I've always thought keeping the ashes was kinda weird, but this is even weirder. There is nothing left of your loved one at this point. It's just carbon atoms. There's more left of your loved one under the bathmat.
 
 
Tryphena Absent
00:40 / 23.08.02
Yes but you could keep your parents on the mantelpiece in a beautiful form.
 
 
Persephone
03:17 / 23.08.02
It certainly would give new meaning to the phrase family jewels!

Can you imagine... shiver... you could start something like those add-a-pearl necklaces...

It could be a whole new signifier for class, the size of your family's diamond collection...

Or aliens could visit our planet & there would be nothing left of us but heaps and heaps of diamonds...

But seriously, I don't want to take up space in the ground after I die. But I suppose converting the dead into diamonds requires a huge amount of energy. So I guess it's plain old cremation for me, and sprinkle me somewhere nice.
 
 
Bad Horse
07:30 / 23.08.02
What to do with the singed remains of a loved one is a sticky question and this is a reasonable answer. We have some and they are a bit of a liability. It doesn't seem right just to throw them away (scatter them somewhere) and keeping them is a bit odd. He is currently on a book shelf in the british dramatist section, we are going on holiday tonight and will be taking him with us, in case someone breaks in and steals the little bugger. How much more convienient to have him made into jewelry.
 
 
sleazenation
08:19 / 23.08.02
yeah you get him turned into jewelry , now, but what about in a generation's time when the family are hard up for money and have to porn granny's diamond remains...
 
 
8===>Q: alyn
12:07 / 23.08.02
Porn?
 
 
gridley
12:12 / 23.08.02
I would imagine your loved one's eternal soul would become trapped in the diamond for all eternity. Perhaps they would glow with a myterious light or grant wishes. Attached to the end of a wooden staff, they might shoot jets of flame at attackers.
 
 
Bad Horse
13:10 / 23.08.02
I think that is a bit of a stretch. My porn Granny's soul is going to shoot fire? Nah, it might improve the texture of my scones though.

I don't see that hauling round a cardboard box full of ashes is any kind of fitting memorial, if my offspring or their offspring are saved from debtors prison by some remains in a jewel, that would be allright.
 
 
sleazenation
14:28 / 23.08.02
mea culpa - i typed porn for pawn (ie the practice of taking goods to a pawnbrokers for cash on the understanding that if the cash is not paid back by a certaindate the items will be sold.)
 
 
8===>Q: alyn
14:47 / 23.08.02
That may've been a Freudian slit, sleaze, butt let's hot het sidesmacked, the topic is asses and diapers.
 
 
gridley
16:09 / 23.08.02
In the case of the example they gave on NPR this morning, the family of the deceased were talking about how "My husband always wanted his remains spread over his favorite patch of woods. But then I would have no way to remember him." So, they spread "some" of his ashes in the woods, and turned the rest of him into a lovely diamond pendant that his wife can were around her neck when she "wants to remember him."

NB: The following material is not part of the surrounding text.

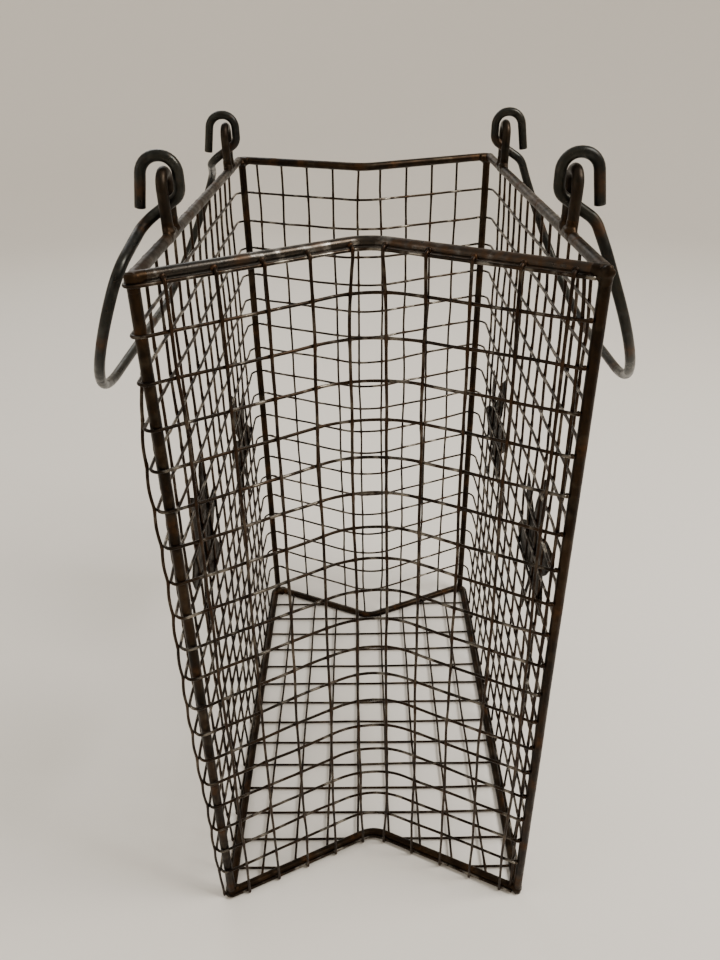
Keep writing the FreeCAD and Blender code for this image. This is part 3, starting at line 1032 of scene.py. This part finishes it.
def build_eyes():
    for name, (side, middle, *_) in BAILS.items():
        for place, y in (("front", middle - EYE_Y), ("back", middle + EYE_Y)):
            x = side * HALF_WIDTH
            seed = 400 + side + (4 if place == "back" else 0)
            path = rounded(
                [
                    vec(x, y - EYE_FOOT_HALF, RIM_Z + 1.0),
                    vec(x, y - EYE_TOP_HALF, HINGE_Z),
                    vec(x, y + EYE_TOP_HALF, HINGE_Z),
                    vec(x, y + EYE_FOOT_HALF, RIM_Z + 1.0),
                ],
                [EYE_BEND, EYE_BEND],
                1.2,
            )
            pile = Pile()
            tube(pile, path, EYE_R, ROD_SIDES, 0.08, 7.0, seed, rust=0.15)
            made = pile.piece(f"eye_{place}_{name}_looks", EYE_IRON, slot="frame_iron")
            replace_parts(made, f"eye_{place}_{name}")
            weld = Pile()
            foot = vec(x, y, RIM_Z)
            reach = vec(0, EYE_STUB, 0)
            weld_stub(weld, foot - reach, foot + reach, ROD_R + EYE_SKIN, EYE_WELD_ROUGH, seed)
            for leg in (-1, 1):
                low = vec(x, y + leg * EYE_FOOT_HALF, RIM_Z + 1.0)
                top = vec(x, y + leg * (EYE_FOOT_HALF + 0.7), RIM_Z + EYE_WELD_TOP)
                weld_stub(weld, low, top, EYE_R + EYE_SKIN, EYE_WELD_ROUGH, seed)
                spot = low + vec(-side * 0.6, leg * 1.2, 2.4)
                bead(weld, spot, LEG_BEAD, lumps=WELD_LUMPS, seed=seed + leg)
            bead(weld, foot + UP * 2.4, FOOT_BEAD, lumps=WELD_LUMPS, seed=seed + 5)
            weld_piece(weld, f"weld_eye_{place}_{name}")


HOOK = [  # how far out and up from the hinge's middle, and the radius of the bend there
    (15.5, -18.5, None),
    (11.5, 8.6, 10.5),
    (-8.0, 8.6, 9.5),
    (-8.0, -12.0, 8.0),
]
HOOK_END = (14.0, 14.0)  # how far down the hook turns into the bail, and the radius there
SHOULDER_RADIUS = 20.0


def bail_path(side, middle, half_width, depth, corner_radius):
    """From one hook round the grip to the other."""

    def hanging(y, down):
        out = HANG_OUT + down * math.sin(HANG_ANGLE)
        return out, y, -HANG_DROP - down * math.cos(HANG_ANGLE)

    half = [((out, EYE_Y, up), radius) for out, up, radius in HOOK]
    half += [
        (hanging(EYE_Y, HOOK_END[0]), HOOK_END[1]),
        (hanging(half_width, BAIL_SHOULDER), SHOULDER_RADIUS),
        (hanging(half_width, depth), corner_radius),
    ]
    both = [((o, -y, z), r) for (o, y, z), r in half] + half[::-1]
    points = [vec(side * (HALF_WIDTH + o), middle + y, HINGE_Z + z) for (o, y, z), _ in both]
    return rounded(points, [r for _, r in both[1:-1]], 2.0)


def build_bails():
    for name, shape in BAILS.items():
        path = bail_path(*shape)
        side = shape[0]
        pile = Pile()
        stains = scattered_rust(path, 7, 12 + side)
        ends = (0.22, 0.22)
        seed = 20 + side
        tube(pile, path, ROD_R, ROD_SIDES, ROD_ROUGH, BAIL_SCALE, seed, ends, stains, rust=0.04)
        made = pile.piece(f"bail_{name}_looks", BAIL_IRON, "bail_iron", name + "_bail")
        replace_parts(made, "bail_" + name)


# ---- leaves
LEAVES = {  # side, Y, drop below the rim and lean towards the back in degrees
    "left_front": (-1, -82.0, 226.0, 24),
    "left_back": (-1, 110.0, 250.0, -16),
    "right_front": (1, -80.0, 238.0, -8),
    "right_back": (1, 108.0, 234.0, -20),
}
LEAF_HALF = [  # angle from the tip in degrees, and distance from the middle of the blade
    (0, 68.0),
    (10, 52.0),
    (26, 25.0),
    (38, 46.0),
    (48, 60.0),
    (60, 48.0),
    (82, 30.0),
    (98, 43.0),
    (108, 52.0),
    (122, 46.0),
    (138, 41.0),
    (160, 20.0),
    (180, 19.0),
]
VEIN_TIPS = ((0, 62.0), (48, 54.0), (-48, 54.0), (108, 46.0), (-108, 46.0))
VEIN_ROOT = (0.0, -20.0)
LEAF_SHEET = 0.6
LEAF_TURNS = 288
LEAF_RINGS = 30
STEM_R = 1.3


def leaf_radius(turn):
    """The blade's edge, as a distance from its middle, at a turn from the tip in degrees."""
    turn = abs((turn + 180) % 360 - 180)
    angles = [a for a, _ in LEAF_HALF]
    sizes = [r for _, r in LEAF_HALF]
    return float(np.interp(turn, angles, sizes))


def vein_height(across, up):
    """Raised veins on the blade, from the root to the tip of each lobe, with side veins."""
    height = 0.0
    root = np.array(VEIN_ROOT)
    here = np.array((across, up)) - root
    for angle, reach in VEIN_TIPS:
        turn = math.radians(angle)
        tip = np.array((math.sin(turn), math.cos(turn))) * reach - root
        length = np.linalg.norm(tip)
        way = tip / length
        along = here.dot(way)
        off = here[0] * way[1] - here[1] * way[0]
        if -2 < along < length:
            fade = 1 - 0.6 * along / length
            height = max(height, 1.5 * fade * math.exp(-((off / (1.5 * fade)) ** 2)))
            if along > 8:
                branch = (along - abs(off) * 0.9) % 9.0
                near = min(branch, 9.0 - branch)
                spread = math.exp(-((off / (0.26 * length)) ** 2))
                height = max(height, 0.55 * spread * fade * math.exp(-((near / 0.9) ** 2)))
    return height


def build_leaves():
    face = HALF_WIDTH + UPRIGHT_OUT + WIRE_R
    for number, (name, (side, y, drop, lean)) in enumerate(LEAVES.items()):
        z = RIM_Z - drop
        bulge = side_bulge(side, y, z)
        middle = vec(side * (face + bulge * 0.8 + 0.6), y, z)
        tilt = math.radians(lean)
        across_axis = vec(0, math.cos(tilt), -math.sin(tilt))
        up_axis = vec(0, math.sin(tilt), math.cos(tilt))
        outside = vec(side, 0, 0)
        grid = []
        for ring in range(LEAF_RINGS + 1):
            share = ring / LEAF_RINGS
            row = []
            for k in range(LEAF_TURNS):
                turn = 360 * k / LEAF_TURNS
                size = leaf_radius(turn) * share
                across = size * math.sin(math.radians(turn))
                up = size * math.cos(math.radians(turn))
                lift = vein_height(across, up)
                ripple = 1.1 * share**2 * wander((across, up, 0), 16.0, 80 + number)
                cup = 2.6 * share**3 * (0.6 + 0.4 * math.cos(math.radians(turn * 5)))
                flat = middle + across_axis * across + up_axis * up
                row.append(flat + outside * (lift + ripple + cup))
            grid.append(row)
        pile = Pile()
        vertices = [p for row in grid for p in row]
        count = len(vertices)
        vertices += [p - outside * LEAF_SHEET * 2 for p in vertices]
        faces = []
        for quad in ring_faces(LEAF_RINGS + 1, LEAF_TURNS):
            front = quad if side < 0 else quad[::-1]
            faces.append(front)
            faces.append(tuple(i + count for i in front[::-1]))
        edge = LEAF_RINGS * LEAF_TURNS
        for k in range(LEAF_TURNS):
            a = edge + k
            b = edge + (k + 1) % LEAF_TURNS
            wall = (a, a + count, b + count, b)
            faces.append(wall if side < 0 else wall[::-1])
        rust = [0.15 + 0.3 * max(0.0, wander(v, 14.0, 90 + number)) for v in vertices]
        pile.add(vertices, faces, rust)
        made = pile.piece(f"leaf_{name}_looks", LEAF_IRON, slot="leaf_sheet")
        merge_middle(made)
        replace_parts(made, "leaf_" + name)
        stem = Pile()
        lift = outside * (STEM_R + 0.4)
        root = middle + lift + up_axis * 16
        knee = middle + lift - up_axis * 30
        path = rounded([root, knee, middle + lift - up_axis * 70 + across_axis * 10], [60.0], 1.5)
        tube(stem, path, STEM_R, 12, 0.1, 6.0, number, (0.25, 0.3), rust=0.2)
        made = stem.piece(f"leaf_stem_{name}_looks", LEAF_IRON, slot="leaf_sheet")
        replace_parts(made, "leaf_stem_" + name)


def merge_middle(made):
    """Closes the point where all the blade's rings start."""
    work = bmesh.new()
    work.from_mesh(made.data)
    bmesh.ops.remove_doubles(work, verts=work.verts, dist=1e-6)
    bmesh.ops.recalc_face_normals(work, faces=work.faces)
    work.to_mesh(made.data)
    work.free()
    made.data.polygons.foreach_set("use_smooth", [True] * len(made.data.polygons))


# ---- stage
CAMERA_PLACE = (-3.21, -551.26, 582.34)  # its height is above the middle of the bottom rods
CAMERA_YAW = math.radians(-0.41)
CAMERA_PITCH = math.radians(30.20)
CAMERA_ROLL = math.radians(-0.96)
LENS = 29.0625
SENSOR = 36.0


def build_camera():
    camera = bpy.data.cameras.new("camera")
    camera.sensor_fit = "VERTICAL"
    camera.sensor_height = SENSOR
    camera.lens = LENS
    camera.clip_start = 0.01
    made = placed("camera", camera)
    ahead = Vector(
        (
            math.sin(CAMERA_YAW) * math.cos(CAMERA_PITCH),
            math.cos(CAMERA_YAW) * math.cos(CAMERA_PITCH),
            -math.sin(CAMERA_PITCH),
        )
    )
    right = ahead.cross(Vector((0, 0, 1))).normalized()
    above = right.cross(ahead)
    turned_right = math.cos(CAMERA_ROLL) * right + math.sin(CAMERA_ROLL) * above
    turned_above = -math.sin(CAMERA_ROLL) * right + math.cos(CAMERA_ROLL) * above
    axes = Matrix((turned_right, turned_above, -ahead)).transposed().to_4x4()
    place = Vector(CAMERA_PLACE) + Vector((0, 0, BOTTOM_Z))
    made.matrix_world = Matrix.Translation(place * MM) @ axes
    bpy.context.scene.camera = made


LAMP_TARGET = (0, 0, 0.25)
LAMPS = {  # place, size, power and colour, in metres and watts
    "key": ((1.25, -0.35, 1.85), (0.8, 0.8), 46, (1.0, 0.97, 0.92)),
    "back": ((-0.7, 1.5, 1.5), (1.0, 0.8), 8, (0.93, 0.97, 1.0)),
    "left": ((-1.7, -0.8, 0.9), (1.0, 1.2), 7, (1.0, 0.98, 0.95)),
}


def lamp(name, place, size, power, colour):
    light = bpy.data.lights.new(name, "AREA")
    light.shape = "RECTANGLE"
    light.size, light.size_y = size
    light.energy = power
    light.color = colour
    made = placed(name, light)
    made.location = place
    towards = Vector(LAMP_TARGET) - Vector(place)
    made.rotation_euler = towards.to_track_quat("-Z", "Y").to_euler()


FLOOR_REACH = 2.2  # metres, where the floor starts to curve up
FLOOR_CURVE = 1.1
WALL_TOP = 3.4
STAGE_SIDES = 96
CURVE_STEPS = 12
FLOOR_COLOUR = (0.80, 0.76, 0.70, 1)
WORLD_COLOUR = (0.90, 0.86, 0.79, 1)
WORLD_STRENGTH = 0.8


def build_stage():
    """A round pale floor that curves up into a wall, so that no edge shows, with lamps and sky."""
    profile = [(0.6, 0.0), (FLOOR_REACH * 0.6, 0.0), (FLOOR_REACH, 0.0)]
    for k in range(1, CURVE_STEPS + 1):
        angle = math.pi / 2 * k / CURVE_STEPS
        reach = FLOOR_REACH + FLOOR_CURVE * math.sin(angle)
        profile.append((reach, FLOOR_CURVE * (1 - math.cos(angle))))
    profile.append((FLOOR_REACH + FLOOR_CURVE, WALL_TOP))
    vertices = [(0.0, 0.0, 0.0)]
    for reach, z in profile:
        for k in range(STAGE_SIDES):
            angle = 2 * math.pi * k / STAGE_SIDES
            vertices.append((reach * math.cos(angle), reach * math.sin(angle), z))
    faces = fan(0, 1, STAGE_SIDES) + ring_faces(len(profile), STAGE_SIDES, 1)
    mesh = bpy.data.meshes.new("floor")
    mesh.from_pydata(vertices, [], faces)
    mesh.polygons.foreach_set("use_smooth", [True] * len(mesh.polygons))
    floor = placed("floor", mesh)
    paint = bpy.data.materials.new("floor_paint")
    paint.use_nodes = True
    shader = paint.node_tree.nodes["Principled BSDF"]
    shader.inputs["Base Color"].default_value = FLOOR_COLOUR
    shader.inputs["Roughness"].default_value = 0.7
    mesh.materials.append(paint)
    world = bpy.data.worlds.new("world")
    world.use_nodes = True
    sky = world.node_tree.nodes["Background"]
    sky.inputs["Color"].default_value = WORLD_COLOUR
    sky.inputs["Strength"].default_value = WORLD_STRENGTH
    bpy.context.scene.world = world
    for name, settings in LAMPS.items():
        lamp(name, *settings)


build_camera()
build_frame()
build_mesh()
build_bottom()
build_corner_welds()
build_eyes()
build_bails()
build_leaves()
build_stage()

Besides my instant reaction (which was why not just respect his wishes?), I feel like this is an unhealthy reaction to the loss of a lover. If she lost that pendant, would she lose the ability to greive again until she found it? Will his presence around her neck keep her from getting involved with other people? Will it stop you from just plain moving on and getting through the cycle?

Obviously most people have the emotional maturity to handle it, but I could see it messing some people up.
 
 
wanderingstar
22:28 / 26.08.02
I'm waiting to see famous dead dj's turned into limited edition scratching needles.
 
 
netbanshee
13:58 / 27.08.02
...or Norm from This Old House gracing the edges of special edition saw blades.

The whole:

"My husband always wanted his remains spread over his favorite patch of woods. But then I would have no way to remember him."

...gets me thinking. How won't you remember him? All of those that I've cared about who're gone are well remembered. No need to make them into diamonds. I guess the tagline, "Diamonds are Forever", stuck with some people a bit much.